Oops, sorry.  It is Knight who made the quotes in question, Trelliz was replying.  Sorry for the mistake.
AKA max

Epoch

To the extent that Changeling: The Dreaming was intended to be a game about playing children (and there is that element of it, but it's not the only element), I think it was a dismal failure.  And I say that as a confirmed fan of the game.

The problems, as I saw them, were that the authors had a very narrow and very idealized (in the sense of "of or pertaining to their ideals," not the sense of "unrealistically good") view of what imagination and innocence were.  Among other things, this meant that games which focussed on "Glamour vs. Banality," to use the jargon of the game, were very difficult to make interesting and exciting, and very strictly constrained the roles that the PC's could take.

Now, as a "hidden society" game, I think Changeling really excels.  It offers, in many ways, the most robust and interesting secret society of supernatural monsters in the WoD, and the one that's second only to Wraith in terms of being believably and thematically-appropriately hidden from the eyes of normal humans.

Ron Edwards

Hello all,

As this is the Actual Play column, I'd appreciate it if someone who has PLAYED Little Fears can answer my question.

It's this: is playing a child PC especially notable in terms of identification?

Please note that I have not mentioned and am not interested in hearing about "immersion." I am talking about the sense of caring - very quickly, without reflection - about what happens to the character. This may be expressed as protectiveness toward the PC, or as commitment to playing him or her, or as strong emotional reactions during play, or as any number of other things.

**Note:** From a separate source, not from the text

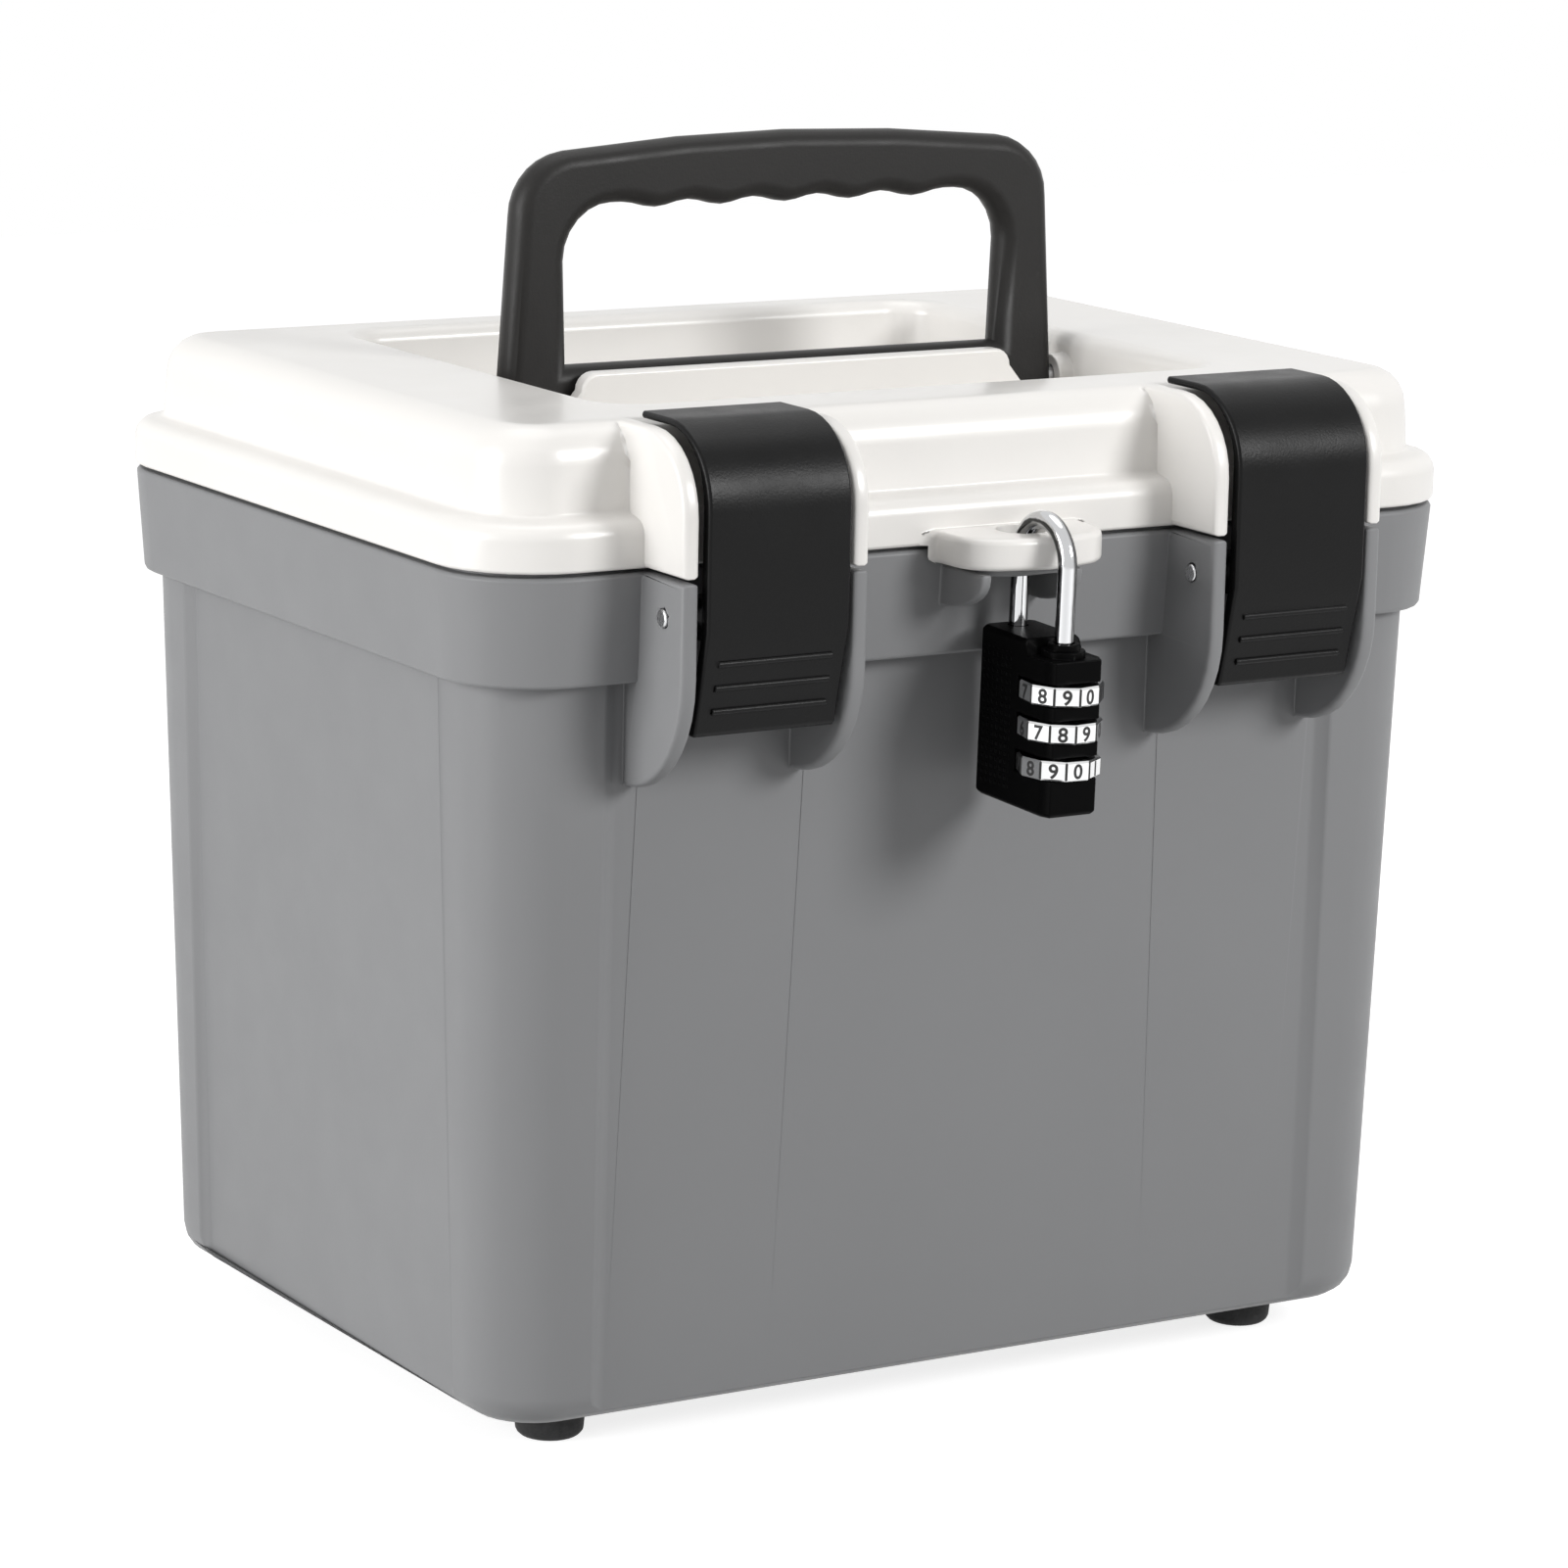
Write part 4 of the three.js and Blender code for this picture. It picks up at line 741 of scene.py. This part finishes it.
class LOCKBOX_OT_shackle(bpy.types.Operator):
    """Models the shackle from one round section: a long leg, a half-turn bow and a short leg"""

    bl_idname = "lockbox.shackle"
    bl_label = "Shackle"
    bl_options = {"REGISTER", "UNDO"}

    def execute(self, context):
        pivot = Vector(JOINT_OF["padlock_swing"]["pos_m"])
        upright = [Matrix.Rotation(-HANG, 3, "X") @ (vertex.co - pivot)
                   for vertex in frame["nodes"]["shackle"].data.vertices]
        radius = max(place.x for place in upright)
        bow_radius = max(place.y for place in upright) - radius
        long_end = min(place.z for place in upright if place.y < 0)
        short_end = min(place.z for place in upright if place.y > 0)
        bpy.ops.mesh.primitive_circle_add(
            vertices=WIRE_SIDES, radius=radius, fill_type="NGON", location=(0, -bow_radius, long_end))
        piece = bpy.context.active_object
        piece.name = "shackle_bow"
        settle(piece)
        bpy.ops.object.mode_set(mode="EDIT")
        bpy.ops.mesh.select_all(action="SELECT")
        bpy.ops.mesh.extrude_region_move(TRANSFORM_OT_translate={"value": (0, 0, -long_end)})
        bpy.ops.mesh.spin(steps=BOW_STEPS, angle=math.pi, center=(0, 0, 0), axis=(1, 0, 0))
        bpy.ops.mesh.extrude_region_move(TRANSFORM_OT_translate={"value": (0, 0, short_end)})
        bpy.ops.mesh.select_all(action="SELECT")
        bpy.ops.mesh.normals_make_consistent(inside=False)
        bpy.ops.object.mode_set(mode="OBJECT")
        round_edges(piece, WIRE_END_RADIUS, WIRE_END_ANGLE)
        shade(piece, ROUND_BAR_SHARP)
        piece.matrix_world = Matrix.Translation(pivot) @ Matrix.Rotation(HANG, 4, "X")
        settle(piece)
        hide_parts("shackle")
        # The chrome's base colour holds painted reflections
        finish_piece(piece, "padlock_shackle", chrome_wire("shackle_chrome_painted_reflections"))
        return {"FINISHED"}


class LOCKBOX_OT_dials(bpy.types.Operator):
    """Cuts the grooves between the faces of the number wheels, darkens them with painted shade, and lays a digit
    on each face
    """

    bl_idname = "lockbox.dials"
    bl_label = "Dials"
    bl_options = {"REGISTER", "UNDO"}

    def execute(self, context):
        settings = context.scene.lock_box_dials
        metal = polished_metal(
            "dial_satin_metal", DIAL_COLOUR, roughness=0.42, along=(1, 1, 0.1), scratch=0.5,
            tones=(0.45, 1.2), patch=1.1 * MM)
        # The digits' black print, also used as painted shade in the grooves
        paint = digit_paint("dial_digit_print_and_groove_shade")
        for place in ("top", "middle", "bottom"):
            node = "dial_" + place
            wheel = merged_copy(node, node + "_wheel")
            centre, radius, turn = self.measure(wheel)
            hang = Matrix.Rotation(HANG, 4, "X")
            to_place = Matrix.Translation(centre) @ hang @ Matrix.Rotation(turn, 4, "Z")
            wheel.data.materials.append(metal)
            self.cut_grooves(wheel, radius, to_place, paint, settings)
            shade(wheel, DIAL_SHARP)
            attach(wheel, place + "_dial")
            face = radius * math.cos(math.pi / DIGITS_ON_DIAL)
            digits = self.digit_ring(node, face, to_place, getattr(settings, place + "_front"), settings)
            finish_piece(digits, place + "_dial", paint)
        return {"FINISHED"}

    def measure(self, wheel):
        """The wheel's middle, its corner radius, and how far its front face is turned to the right."""
        places = [vertex.co for vertex in wheel.data.vertices]
        centre = sum(places, Vector()) / len(places)
        upright = [Matrix.Rotation(-HANG, 3, "X") @ (place - centre) for place in places]
        corner = max(upright, key=lambda place: place.xy.length)
        step = 2 * math.pi / DIGITS_ON_DIAL
        turn = (math.atan2(corner.x, -corner.y) + step / 2) % step
        if turn > step / 2:
            turn -= step
        return centre, corner.xy.length, turn

    def cut_grooves(self, wheel, radius, to_place, paint, settings):
        """Cuts a round groove along each edge between two faces of the wheel, whose walls take the black digit
        material as painted shade.
        """
        step = 2 * math.pi / DIGITS_ON_DIAL
        bpy.ops.mesh.primitive_cylinder_add(
            vertices=GROOVE_SIDES, radius=settings.groove_width / 2, depth=radius,
            location=(radius * math.sin(step / 2), -radius * math.cos(step / 2), 0))
        cutter = bpy.context.active_object
        settle(cutter)
        bpy.ops.object.mode_set(mode="EDIT")
        bpy.ops.mesh.select_all(action="SELECT")
        copies = DIGITS_ON_DIAL - 1
        bpy.ops.mesh.spin(
            steps=copies, dupli=True, angle=step * copies, center=(0, 0, 0), axis=(0, 0, 1))
        bpy.ops.object.mode_set(mode="OBJECT")
        # The groove walls take the black digit material: painted shade in the grooves
        cutter.data.materials.append(paint)
        cutter.matrix_world = to_place
        settle(cutter)
        apply_modifier(
            wheel, "BOOLEAN", operation="DIFFERENCE", object=cutter, solver="EXACT",
            material_mode="TRANSFER")
        bpy.data.objects.remove(cutter)

    def digit_ring(self, node, face, to_place, front_digit, settings):
        """One mesh of the wheel's ten digits, each flat on its face."""
        glyphs = []
        for digit in range(DIGITS_ON_DIAL):
            bpy.ops.object.text_add()
            glyph = bpy.context.active_object
            glyph.data.body = str(digit)
            glyph.data.size = settings.digit_height / DIGIT_SHARE_OF_SIZE
            glyph.data.extrude = settings.digit_relief
            glyph.data.offset = settings.digit_boldness
            glyph.data.resolution_u = DIGIT_CURVE_STEPS
            bpy.ops.object.convert(target="MESH")
            bpy.ops.object.origin_set(type="ORIGIN_GEOMETRY", center="BOUNDS")
            turn = (digit - front_digit) / DIGITS_ON_DIAL * 2 * math.pi
            stand = Matrix.Translation((0, -face, 0)) @ Matrix.Rotation(math.pi / 2, 4, "X")
            glyph.matrix_world = to_place @ Matrix.Rotation(turn, 4, "Z") @ stand
            settle(glyph)
            glyphs.append(glyph)
        pick(*glyphs)
        bpy.ops.object.join()
        ring = bpy.context.active_object
        ring.name = node + "_digits"
        return ring


class LOCKBOX_OT_tray(bpy.types.Operator):
    """Rounds the lift-out tray and gives it pale plastic"""

    bl_idname = "lockbox.tray"
    bl_label = "Tray"
    bl_options = {"REGISTER", "UNDO"}

    def execute(self, context):
        edges = context.scene.lock_box_edges
        finish = context.scene.lock_box_finish
        piece = rounded_copy("lift_out_tray", "compartment_tray", edges.case_edge, edges.sharp_angle)
        material = moulded_plastic(
            "tray_pale_plastic", TRAY_COLOUR, finish.grain,
            roughness=0.42, relief=0.03 * MM, mottle=0.02, edge_light=1.1, specular=0.5)
        finish_piece(piece, "tray", material)
        return {"FINISHED"}


class LOCKBOX_OT_stage(bpy.types.Operator):
    """Adds the floor, the lamps, the white surroundings and the camera"""

    bl_idname = "lockbox.stage"
    bl_label = "Stage"
    bl_options = {"REGISTER", "UNDO"}

    def execute(self, context):
        settings = context.scene.lock_box_stage
        self.floor()
        self.surroundings(context.scene, settings)
        self.lamp("lamp_left", settings.left_power, WIDE_LAMP, LEFT_LAMP_PLACE)
        self.lamp("lamp_right", settings.right_power, NARROW_LAMP, RIGHT_LAMP_PLACE)
        self.lamp("lamp_top", settings.top_power, WIDE_LAMP, TOP_LAMP_PLACE)
        self.camera(context.scene, settings)
        context.scene.view_settings.view_transform = "Standard"
        return {"FINISHED"}

    def floor(self):
        bpy.ops.mesh.primitive_grid_add(
            x_subdivisions=FLOOR_CELLS, y_subdivisions=FLOOR_CELLS, size=FLOOR_SIZE, location=(0, 0, 0))
        floor = bpy.context.active_object
        floor.name = "stage_floor"
        settle(floor)
        floor.data.materials.append(white_stage("stage_white", FLOOR_COLOUR, FLOOR_GLOW))

    def surroundings(self, scene, settings):
        """White where they are seen, and dimmer where they light the box."""
        world = bpy.data.worlds.new("studio")
        scene.world = world
        world.use_nodes = True
        tree = world.node_tree
        tree.nodes.clear()
        output = tree.nodes.new("ShaderNodeOutputWorld")
        mix = tree.nodes.new("ShaderNodeMixShader")
        tree.links.new(add_seen_rays(tree), mix.inputs["Fac"])
        for socket, strength in ((mix.inputs[1], settings.ambient), (mix.inputs[2], 1)):
            background = tree.nodes.new("ShaderNodeBackground")
            background.inputs["Color"].default_value = (1, 1, 1, 1)
            background.inputs["Strength"].default_value = strength
            tree.links.new(background.outputs["Background"], socket)
        tree.links.new(mix.outputs["Shader"], output.inputs["Surface"])

    def lamp(self, name, power, size, place):
        """A round lamp at the place, turned to the middle of the box."""
        bpy.ops.object.light_add(type="AREA", location=place)
        lamp = bpy.context.active_object
        lamp.name = name
        lamp.data.energy = power
        lamp.data.shape = "DISK"
        lamp.data.size = size
        lamp.rotation_euler = (LAMP_TARGET - Vector(place)).to_track_quat("-Z", "Y").to_euler()

    def camera(self, scene, settings):
        """The photograph's camera, placed by its angles and its distance from the middle of the case."""
        feet = [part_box(node) for node in FEET]
        middle_depth = sum(low.y + high.y for low, high in feet) / (2 * len(feet))
        target = Vector((0, middle_depth, settings.target_height))
        cos_up = math.cos(settings.elevation)
        outward = Vector((
            math.sin(settings.azimuth) * cos_up,
            -math.cos(settings.azimuth) * cos_up,
            math.sin(settings.elevation),
        ))
        right = (-outward).cross(Vector((0, 0, 1))).normalized()
        up = right.cross(-outward)
        cos_roll = math.cos(settings.roll)
        sin_roll = math.sin(settings.roll)
        axes = Matrix((
            cos_roll * right + sin_roll * up,
            cos_roll * up - sin_roll * right,
            outward,
        )).transposed()
        bpy.ops.object.camera_add()
        camera = bpy.context.active_object
        camera.name = "photo_camera"
        camera.matrix_world = Matrix.Translation(target + outward * settings.distance) @ axes.to_4x4()
        camera.data.sensor_width = FRAME_WIDTH_IN_MM
        camera.data.lens = settings.lens
        camera.data.shift_x = settings.shift_x
        camera.data.shift_y = settings.shift_y
        camera.data.clip_end = VIEW_END
        scene.camera = camera


class LOCKBOX_PT_panel(bpy.types.Panel):
    """Lists the lock box's pieces and their settings"""

    bl_idname = "LOCKBOX_PT_panel"
    bl_label = "Lock Box"
    bl_space_type = "VIEW_3D"
    bl_region_type = "UI"
    bl_category = "Lock Box"

    def draw(self, context):
        for name, group in SETTINGS:
            box = self.layout.box()
            box.label(text=group.__doc__)
            for key in group.__annotations__:
                box.prop(getattr(context.scene, name), key)
        for operator in OPERATORS:
            self.layout.operator(operator.bl_idname)


OPERATORS = (
    LOCKBOX_OT_case,
    LOCKBOX_OT_feet,
    LOCKBOX_OT_lid,
    LOCKBOX_OT_handle,
    LOCKBOX_OT_latches,
    LOCKBOX_OT_pins,
    LOCKBOX_OT_padlock,
    LOCKBOX_OT_shackle,
    LOCKBOX_OT_dials,
    LOCKBOX_OT_tray,
    LOCKBOX_OT_stage,
)


def register():
    for _, group in SETTINGS:
        bpy.utils.register_class(group)
    for operator in OPERATORS:
        bpy.utils.register_class(operator)
    bpy.utils.register_class(LOCKBOX_PT_panel)
    for name, group in SETTINGS:
        setattr(bpy.types.Scene, name, bpy.props.PointerProperty(type=group))


def unregister():
    for name, _ in SETTINGS:
        delattr(bpy.types.Scene, name)
    bpy.utils.unregister_class(LOCKBOX_PT_panel)
    for operator in reversed(OPERATORS):
        bpy.utils.unregister_class(operator)
    for _, group in reversed(SETTINGS):
        bpy.utils.unregister_class(group)


def main():
    register()
    bpy.ops.lockbox.case()
    bpy.ops.lockbox.feet()
    bpy.ops.lockbox.lid()
    bpy.ops.lockbox.handle()
    bpy.ops.lockbox.latches()
    bpy.ops.lockbox.pins()
    bpy.ops.lockbox.padlock()
    bpy.ops.lockbox.shackle()
    bpy.ops.lockbox.dials()
    bpy.ops.lockbox.tray()
    bpy.ops.lockbox.stage()


if __name__ == "__main__":
    main()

I ask because I made up a couple of LF characters (we're planning on running it fairly soon) and found it emotionally jarring. I didn't want anything to happen to them. It was very different from making up a Call of Cthulhu character; when I do that, I gleefully anticipate the PC's dismemberment, psychological unravelling, and general doom.

Has anyone observed or felt this phenomenon regarding Little Fears? How did it impact play, if it did? Examples would be greatly appreciated.